To help residents obey the new law, the state requires employers to take steps to increase health insurance coverage. In some cases, businesses must arrange plans that allow employees to buy health insurance with pretax money, which can help reduce employee health premiums.

A fine of about $300 will be charged to companies that don’t enhance their insurance options.

“It is very early in the process, but we are not sure how the small-employer community is going to react to these new requirements as they unfold,” said Laurie Felland, lead author of a new report by the Center for Studying Health System Change, which examines the health insurance law and its effect on small businesses. “The mandate for individuals to buy insurance could be what hurts them the most.”

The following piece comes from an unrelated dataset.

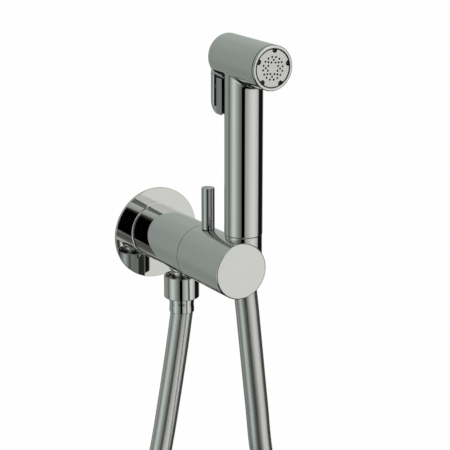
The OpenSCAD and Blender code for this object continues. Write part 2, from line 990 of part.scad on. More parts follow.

The Center for Studying Health System Change is a nonpartisan policy research organization in Washington.

Exhausted by uncompensated health care costs that acted as an albatross on the state’s economy, Mitt Romney, then the governor and now a Republican presidential contender, shepherded the bill through the state legislature in 2006.

About two-thirds of the uninsured work force in Massachusetts is employed by small businesses, making those employers more susceptible to an increase in health care costs as more people fall in line with the mandate to buy health insurance.

“When these people want health insurance, they’ll turn to their employer and in turn, cost will go up,” Ms. Felland said. “There is a concern about how prepared the small-employer market is for this change.”

The deadline for adults to buy health insurance was July 1. About 15,000 people who had no health insurance have bought some form of coverage through their employer or individually. But the state is targeting about 300,000 people who have no insurance; therefore, market observers say the law gradually will take a toll on small businesses.

“The tax penalty on people for not buying health insurance is about $200 this year, but will continue to go up over the next few years, so more people will likely find it cost-effective to buy a minimal coverage plan to avoid the penalties. And that could amount to a slow bleed on small businesses that offer health insurance but have employees that hadn’t, until now, taken advantage of it,” said a market analyst speaking on the condition of anonymity.

The state’s goal to implement a near-universal health care system will be judged on whether the law’s new requirements reduce health insurance costs and get more people insured.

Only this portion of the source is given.